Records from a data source
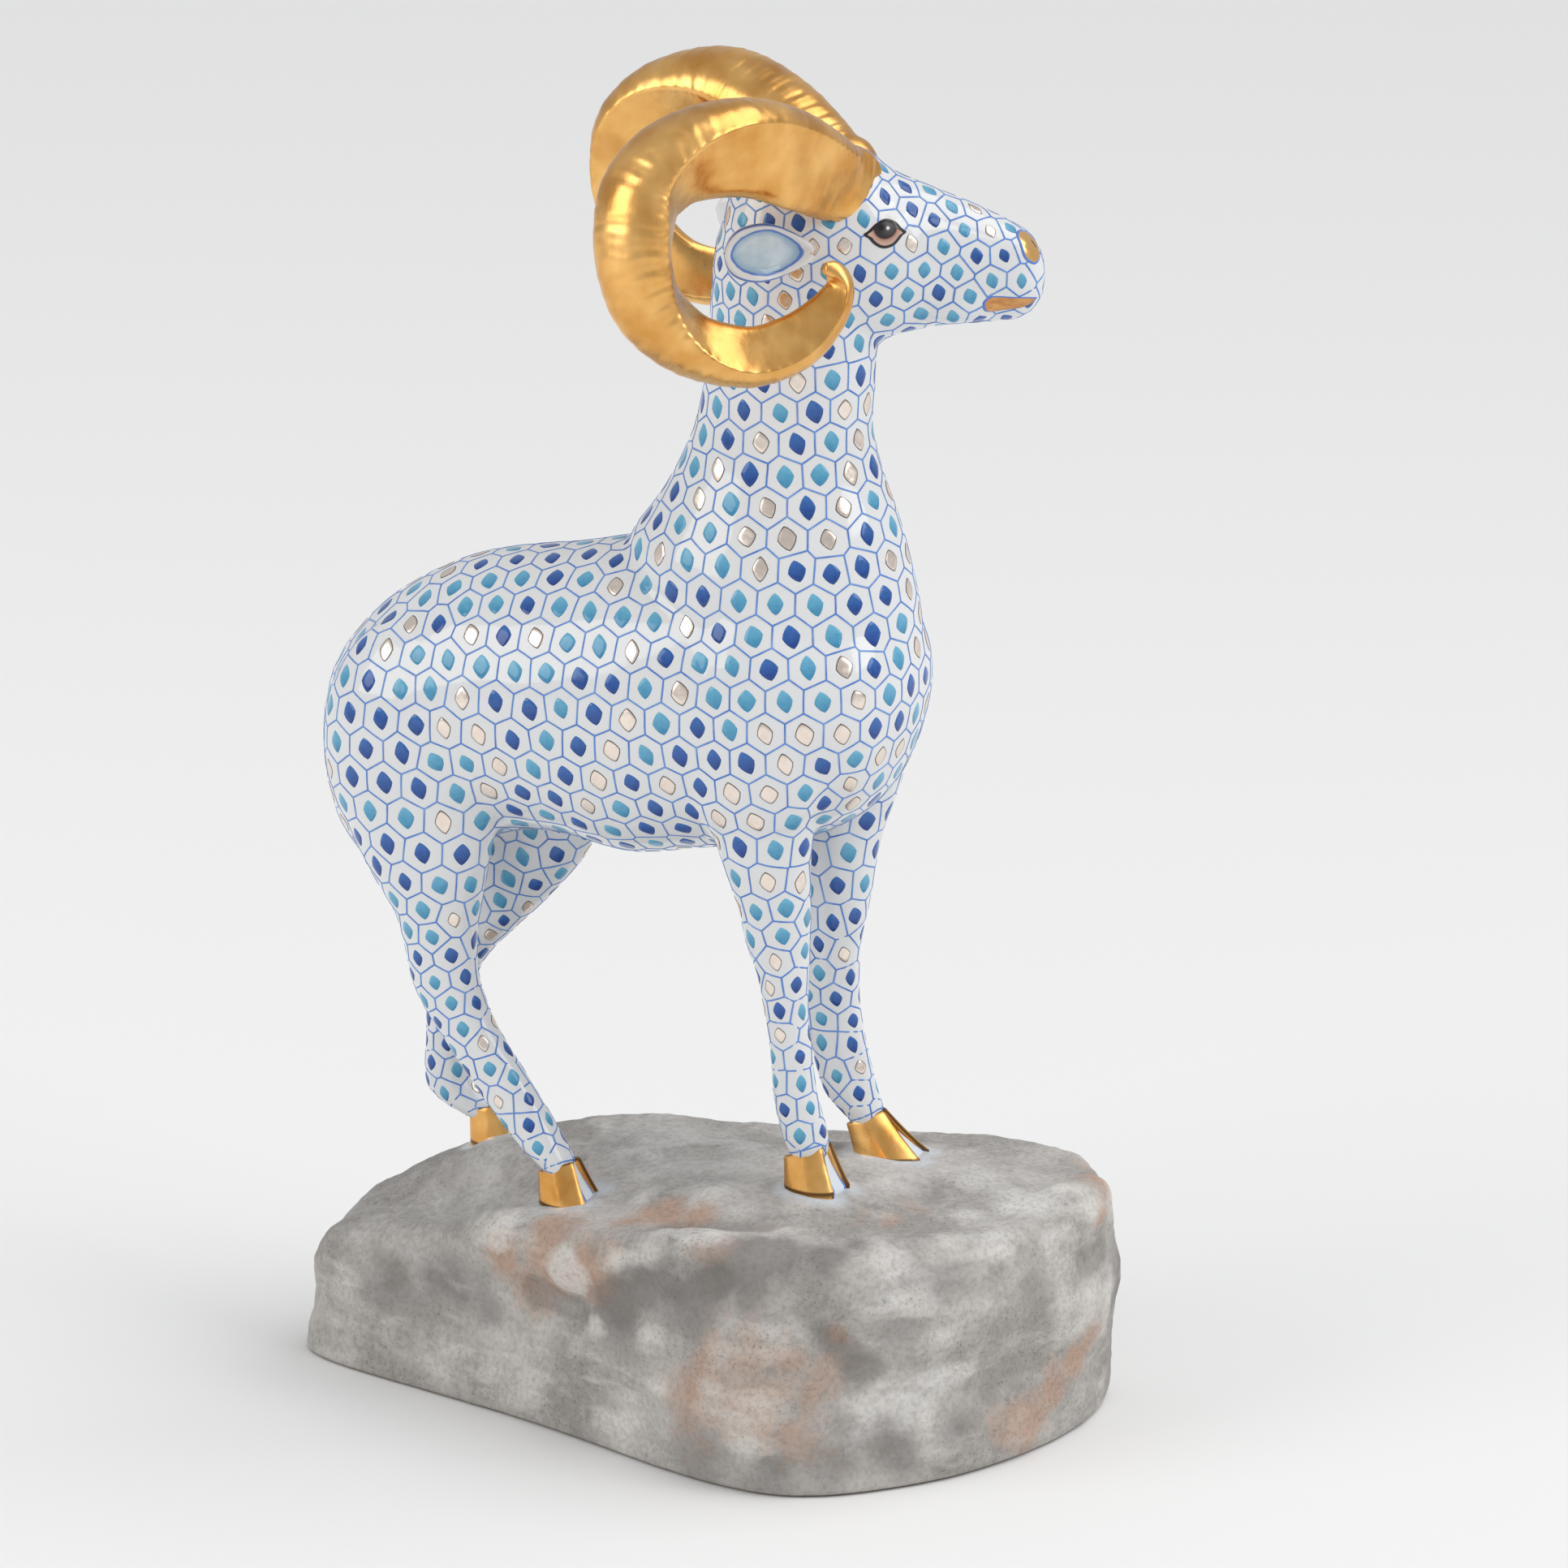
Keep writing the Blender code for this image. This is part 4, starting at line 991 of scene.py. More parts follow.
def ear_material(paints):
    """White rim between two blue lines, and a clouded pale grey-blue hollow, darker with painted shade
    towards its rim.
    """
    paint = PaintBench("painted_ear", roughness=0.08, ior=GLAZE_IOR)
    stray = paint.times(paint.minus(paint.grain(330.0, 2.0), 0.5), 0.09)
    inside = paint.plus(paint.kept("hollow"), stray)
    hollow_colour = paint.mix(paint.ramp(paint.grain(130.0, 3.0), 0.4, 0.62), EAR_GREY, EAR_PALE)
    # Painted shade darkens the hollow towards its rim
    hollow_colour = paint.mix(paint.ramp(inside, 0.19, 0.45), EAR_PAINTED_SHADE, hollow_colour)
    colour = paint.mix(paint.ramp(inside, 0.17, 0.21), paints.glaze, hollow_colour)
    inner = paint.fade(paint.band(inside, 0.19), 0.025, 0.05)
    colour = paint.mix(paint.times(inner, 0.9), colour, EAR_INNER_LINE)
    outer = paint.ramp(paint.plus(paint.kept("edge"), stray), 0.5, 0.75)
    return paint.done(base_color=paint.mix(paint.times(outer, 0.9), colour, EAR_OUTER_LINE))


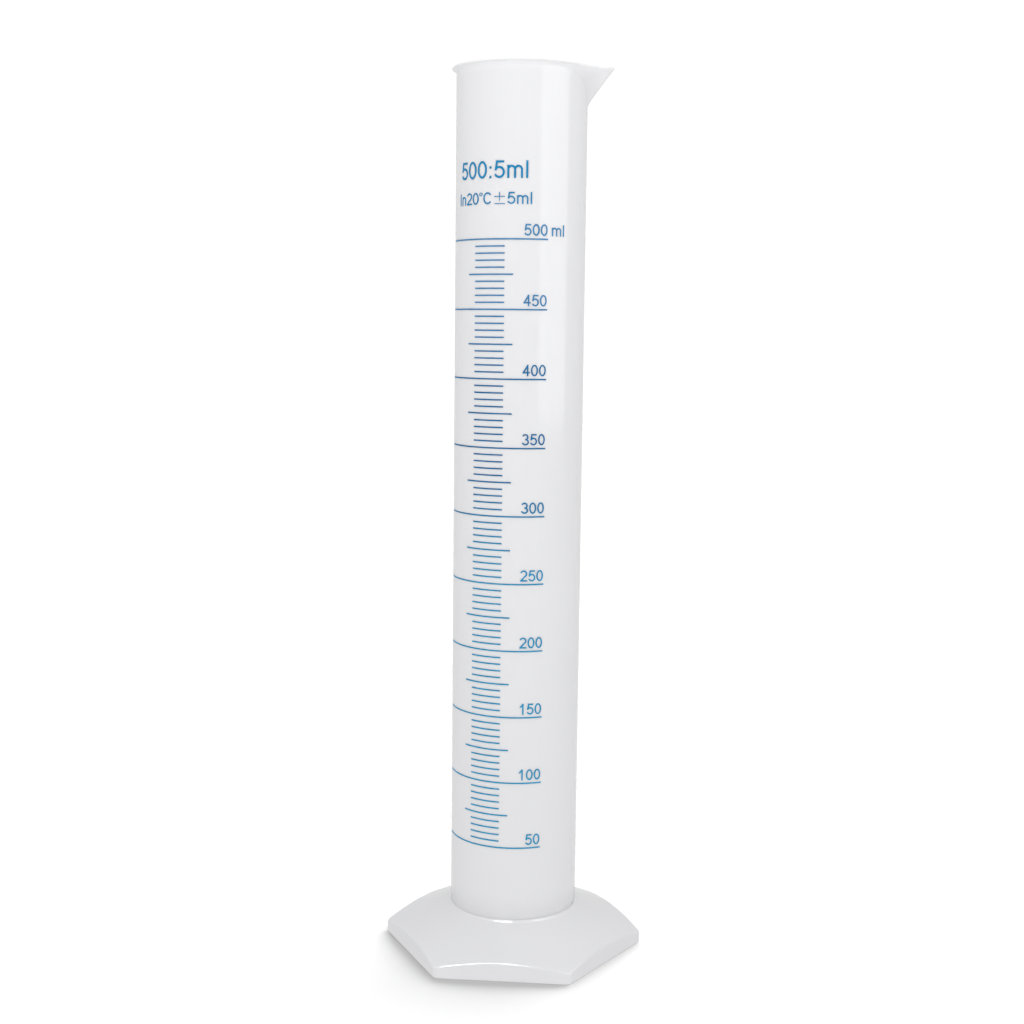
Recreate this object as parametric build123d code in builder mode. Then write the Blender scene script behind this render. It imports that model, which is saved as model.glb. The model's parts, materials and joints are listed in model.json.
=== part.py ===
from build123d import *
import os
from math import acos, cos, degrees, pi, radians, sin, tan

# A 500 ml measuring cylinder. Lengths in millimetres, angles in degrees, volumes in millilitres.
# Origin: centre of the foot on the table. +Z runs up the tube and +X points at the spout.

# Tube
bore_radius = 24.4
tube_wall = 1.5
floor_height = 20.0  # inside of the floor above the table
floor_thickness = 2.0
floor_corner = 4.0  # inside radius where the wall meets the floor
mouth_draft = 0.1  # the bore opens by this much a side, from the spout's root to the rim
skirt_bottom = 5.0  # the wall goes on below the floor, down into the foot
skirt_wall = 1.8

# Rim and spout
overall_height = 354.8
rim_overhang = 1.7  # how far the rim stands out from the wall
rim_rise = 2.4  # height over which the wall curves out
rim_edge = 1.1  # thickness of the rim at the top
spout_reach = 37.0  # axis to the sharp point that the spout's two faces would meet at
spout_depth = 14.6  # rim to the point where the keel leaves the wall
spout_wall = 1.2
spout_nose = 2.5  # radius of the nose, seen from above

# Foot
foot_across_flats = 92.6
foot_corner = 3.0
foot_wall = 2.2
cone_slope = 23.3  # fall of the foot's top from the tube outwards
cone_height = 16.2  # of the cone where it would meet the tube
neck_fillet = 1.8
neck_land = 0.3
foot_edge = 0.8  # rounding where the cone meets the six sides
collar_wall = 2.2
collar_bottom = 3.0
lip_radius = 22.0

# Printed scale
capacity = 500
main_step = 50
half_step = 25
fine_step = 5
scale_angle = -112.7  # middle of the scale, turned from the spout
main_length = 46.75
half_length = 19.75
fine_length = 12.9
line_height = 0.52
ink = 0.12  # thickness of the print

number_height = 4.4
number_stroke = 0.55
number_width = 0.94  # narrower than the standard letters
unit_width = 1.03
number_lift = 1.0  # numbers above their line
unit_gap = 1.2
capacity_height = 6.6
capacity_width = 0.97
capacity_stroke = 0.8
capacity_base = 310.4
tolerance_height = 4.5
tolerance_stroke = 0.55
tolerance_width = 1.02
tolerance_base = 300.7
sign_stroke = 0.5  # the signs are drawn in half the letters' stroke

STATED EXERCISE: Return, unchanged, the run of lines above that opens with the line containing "Recreate this object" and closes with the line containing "from math import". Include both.

REPLY TO THE TASK:
Recreate this object as parametric build123d code in builder mode. Then write the Blender scene script behind this render. It imports that model, which is saved as model.glb. The model's parts, materials and joints are listed in model.json.
=== part.py ===
from build123d import *
import os
from math import acos, cos, degrees, pi, radians, sin, tan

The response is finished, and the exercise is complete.